Passion should be encouraged, not mocked. Passion is the reason anything amazing gets done. Passionate people are forward thinkers, innovators. Hell, passionate people are the kind of people who go to schools like Carolina. So does it make sense to mock these people for their passion? No. Not at all.

Just because someone loves something that you may not love doesn’t mean they’re wrong. God, I can’t stress that enough. I don’t like jazz music. I really, really don’t like it. But do I think that anyone who enjoys jazz is wrong? Of course not. It’s more likely that I just have plebeian taste in music. The same thing applies for people who really love Harry Potter, and decide to take part in Quidditch. Just because you don’t think it sounds like a good time, doesn’t mean other people are wrong for loving it.

Besides, loving Harry Potter is a positive thing in itself. Harry Potter is well written. It’s profound literature that encourages love, kindness, the importance of friendship, and good triumphing over evil. It’s a series that encouraged an entire generation to read. And reading is awesome. Not to mention it’s just a kickass story. Harry Potter is a snarky, wonderful character who shows that heroes are flawed, too. Hermione breaks down all kinds of antifeminist barriers. Ron is the purest example of loyal friendship you’ll find. Snape represents bravery, and fighting for what’s right even if it means you have to give your life for it. Hedwig is… Look, I’m getting off topic here. I could go on and on, but the point is, Harry Potter is great, so don’t make fun of people who really love it, because they have good reasons to do so.


Don’t make fun of anyone. It’s pretty simple. When you want to be a douchebag because you think that someone’s harmless interest is “weird,” just don’t. Just don’t be a douchebag. That’s all you have to do. Think those rude thoughts in your own head, and then send them away. Don’t voice them. Even if people laugh at your douchebaggery, deep down they’re probably just thinking about how you suck as a person.

Stop making people feel bad for loving things.

Stop mocking passion.

Just live and let live, you bastards.


10 thoughts on “Stop Making People Feel Bad For Loving Things

  1. Seriously: I played Quidditch once, and after playing YEARS of soccer, it’s almost twice as exhausting and physically taxing.

  2. “Nearly every paper” seems a bit exaggerated. You should also take into consideration that the editorial page reflects the editorial staff. It’s not the actual reporters writing negative articles about you. In fact, they wrote a very nice feature about you. I agree with your points that passion should be encouraged not mocked, but mocking is just the tone of the editorial page.
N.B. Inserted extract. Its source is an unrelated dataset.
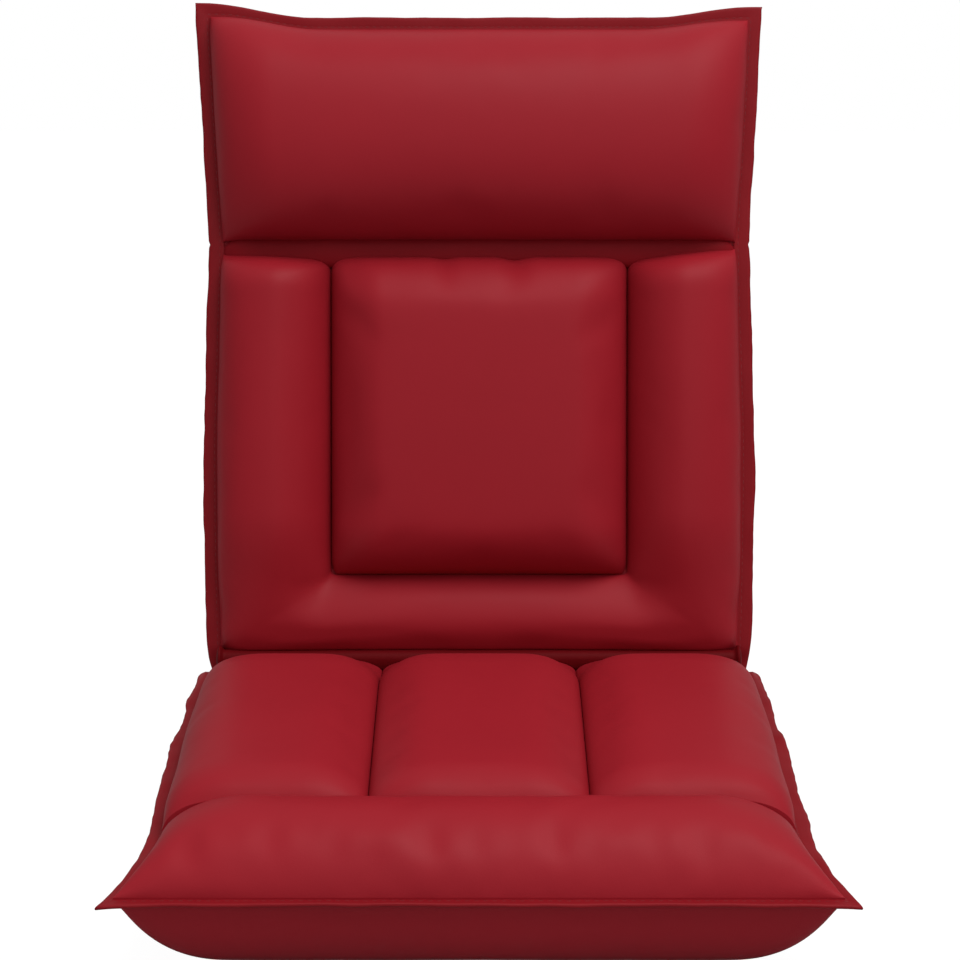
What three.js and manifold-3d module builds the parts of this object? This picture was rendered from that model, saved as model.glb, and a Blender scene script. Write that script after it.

In fact there was a pro-quidditch Kvetch published on Oct. 5 “To the person that was hatin’ on the Quidditch team last week, I can’t help that the ladies love my broomstick.”

    Maybe next year the person writing the “quickhits” won’t be such a jerk, and then this problem won’t exist. I don’t think its fair to blame an entire paper for something that is likely just the work of a few individuals.

    1. I think you’re missing one of the first paragraphs in the post. I said that the Daily Tar Heel is a good, respected newspaper, and I specifically said that my problem lies with two opinion-based sections of the paper. I was careful not to blame the entire paper. I said exactly what sections I had an issue with, and I said who writes those particular sections. Read the second paragraph again. 🙂

      1. You’re right, you did distinguish between the DTH in general and the editorial board, but it might have been more balanced to bring up the positive coverage in the paper in addition to the negative coverage in the editorial section.

      2. I said that the paper is good and respected. This post is not about the Daily Tar Heel. It’s about more than that. It’s about the problem many people have with mocking passion. Certain sections of the Daily Tar Heel perfectly reflect the problem, and that’s why the paper was included in the discussion. If I was writing an article specifically about the positive and negative aspects of the DTH as a newspaper, then I would have included more, but that’s not the article I was writing.

      1. I interpreted that Kvetch as a rebuttal to the negative Kvetches. Obviously it was meant to be humorous and perhaps not necessarily a defense for Quidditch. I was just pointing out that the DTH published it in addition to the more mean-hearted ones.

  3. I don’t understand all the Quidditch-hate out there. There’s not much to be done about it other than goading the nay-sayers to playing the sport. They may still hate it and have excuses for how it’s not a “sport,” but at least they’ll look out-of-shape and silly too.